I've been skiing there when they have their snowmobile race up the hill. 

Very loud...lots of rednecks...slednecks.


----------



## Rambo (Jan 8, 2014)

Huck_It_Baby said:


> I've been skiing there when they have their snowmobile race up the hill.
> 
> Very loud...lots of rednecks...slednecks.



They did those snowmoble drags at Greek Peak a couple of years ago. 900 feet up an inclined slope... the unlimited's were mostly 3 cylinders about 900 cc, and I think about 120 mph at 900 feet and the fuel for the unlimited was nitro. The unlimiteds were very very loud!


----------



## Cornhead (Jan 8, 2014)

Another awesome day on the Tug Hill plateau! Just a dusting, for Snow Ridge, 12". Skied great, funky carveable beneath thanks to the recent thaw and rain. Was relieved my knee felt pretty good all day, staying overnight, LES is supposed to shift South, could be real good tomorrow. Watertown got pounded yesterday, 3ft+. Just a couple pics as my phone's battery is kaput.

Very cool Sunrise, I should have got out of my car, dirty windshield.


 Obligatory North Slope shot.


----------



## billski (Jan 8, 2014)

The way things are going in New England, I might move there!


----------



## ScottySkis (Jan 8, 2014)

billski said:


> The way things are going in New England, I might move there!



Come to NY , can't wait for my good pass for NY next season.


----------



## Cornhead (Jan 8, 2014)

Ha, I've been considering moving within NYS. I'ved skied Snow Ridge more than my home hill, Greek Peak, and I'm 150 miles away. Greek is 37 miles from home. I see on SR's Facebook they're claiming 15", that's a tad optimistic IMHO. No worries, the foot skied great. Did I miss any 14 page pissing matches on AZ today?


----------



## ScottySkis (Jan 8, 2014)

Cornhead said:


> Ha, I've been considering moving within NYS. I'ved skied Snow Ridge more than my home hill, Greek Peak, and I'm 150 miles away. Greek is 37 miles from home. I see on SR's Facebook they're claiming 15", that's a tad optimistic IMHO. No worries, the foot skied great. Did I miss any 14 page pissing matches on AZ today?

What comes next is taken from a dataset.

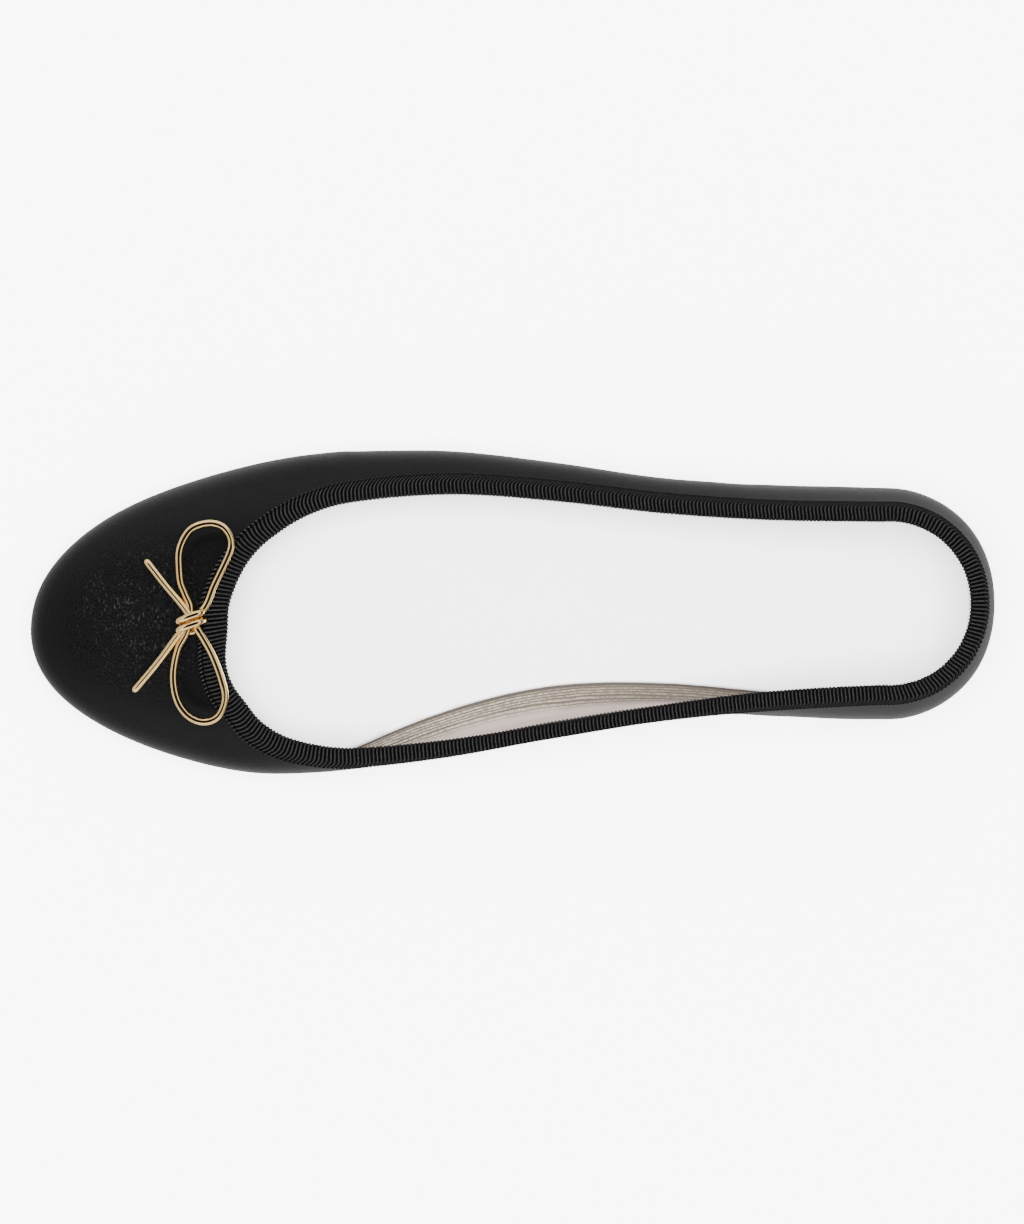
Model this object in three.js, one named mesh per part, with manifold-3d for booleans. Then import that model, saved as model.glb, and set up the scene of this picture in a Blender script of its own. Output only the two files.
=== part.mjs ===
// A ballet flat for the right foot: a low leather upper bound with grosgrain ribbon round its topline,
// a bow of gold wire on the vamp, a sock insole, a thin outsole and a low heel block.
// Millimetres, +Z up, +X towards the toe, +Y towards the inner side of the foot.
// The origin is on the floor, under the middle of the shoe.

import * as THREE from "three";
import Module from "manifold-3d";
import { mergeVertices } from "three/addons/utils/BufferGeometryUtils.js";

const wasm = await Module();
wasm.setup();

// Sizes of the last, over the outside of the leather.
const LENGTH = 245; // toe tip to heel back
const BALL_WIDTH = 83;
const HEEL_WIDTH = 59;
const TOE_REACH = 80; // toe tip back to the centre of the ball
const HEEL_REACH = 30; // heel back forward to the centre of the heel
const THROAT_HEIGHT = 36.5; // leather's edge at the front of the opening, over the floor
const BACK_HEIGHT = 57; // leather's edge at the back of the heel, over the floor

// Sizes of the bottom.
const OUTSOLE = 3; // thickness
const TOE_SPRING = 6; // rise of the outsole's underside at the toe tip
const HEEL_LIFT = 7; // height of the heel block
const HEEL_LENGTH = 50; // heel back to the front face of the heel block
const SPRING_START = 60; // toe tip back to where the tread meets the floor
const TREAD_LENGTH = 40; // flat stretch of the tread on the floor
const SOLE_MARGIN = 1.2; // how far the outsole stands out beyond the upper's bottom edge
const SOLE_BEVEL = 0.7;
const HEEL_TAPER = 1.6; // how far the heel block draws in from its top to the floor
const HEEL_INSET = 0.6; // heel block's top inside the outsole's edge
const INSOLE = 2.4; // thickness

// Sizes of the upper and of the ribbon folded over its edge.
const WALL = 1.8; // leather and lining together
const FOOT_EDGE = 2.3; // width of the wall's flat bottom edge
const RIBBON = 0.6; // thickness
const RIBBON_LEG = 6.5; // width of the ribbon on each side of the edge
const GAP = 0.3; // between touching pieces
const INSOLE_FIT = 0.6; // insole's edge inside the wall

// Sizes of the wire bow.
const BOW_SPAN = 52; // over both loops
const BOW_SETBACK = 9.3; // knot's centre ahead of the leather's edge at the throat
const BOW_ASIDE = 4.7; // knot's centre towards the inner side
const WIRE_RADIUS = 0.95;
const WRAP_RADIUS = 0.9;
const KNOT_SPREAD = 1.25; // knot's centre to the middle of the outer wires, under the wraps
const WRAP_TURNS = 2;
const WRAP_PITCH = 2.2; // one turn to the next
const WRAP_SLANT = 15; // degrees
const KNOT_LIFT_REACH = 13; // knot's centre to where the wires come down to the leather

// Facets.
const TOE_SECTIONS = 26;
const SIDE_SECTIONS = 14;
const HEEL_SECTIONS = 14;
const WIRE_SIDES = 8;
const WIRE_STEP = 2.1;
const TURN_STEPS = 14;

// Places round the shoe run from -0.5 at the outer ball, through 0 at the toe tip, round the inner side,
// the heel and the outer side to 3.5, which is the outer ball again.
const toe = (degrees) => degrees / 180; // plus is the inner side
const innerSide = (run) => 0.5 + run; // run is 0 at the ball and 1 at the heel's centre
const heel = (degrees) => 2 + degrees / 180; // 0 is the back, plus is the outer side
const outerSide = (run) => 3.5 - run;
const PLACES_ROUND = 4;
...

Looking like your powder king this year. I got to go one time with you to the Ridge. Great pictures. Today we had an awesome thread on bra trees on the hills.


----------



## Cornhead (Jan 8, 2014)

I like SR's lift tickets today. It wasn't bad at all, zero this morning.


----------



## soulseller (Jan 9, 2014)

Ic


----------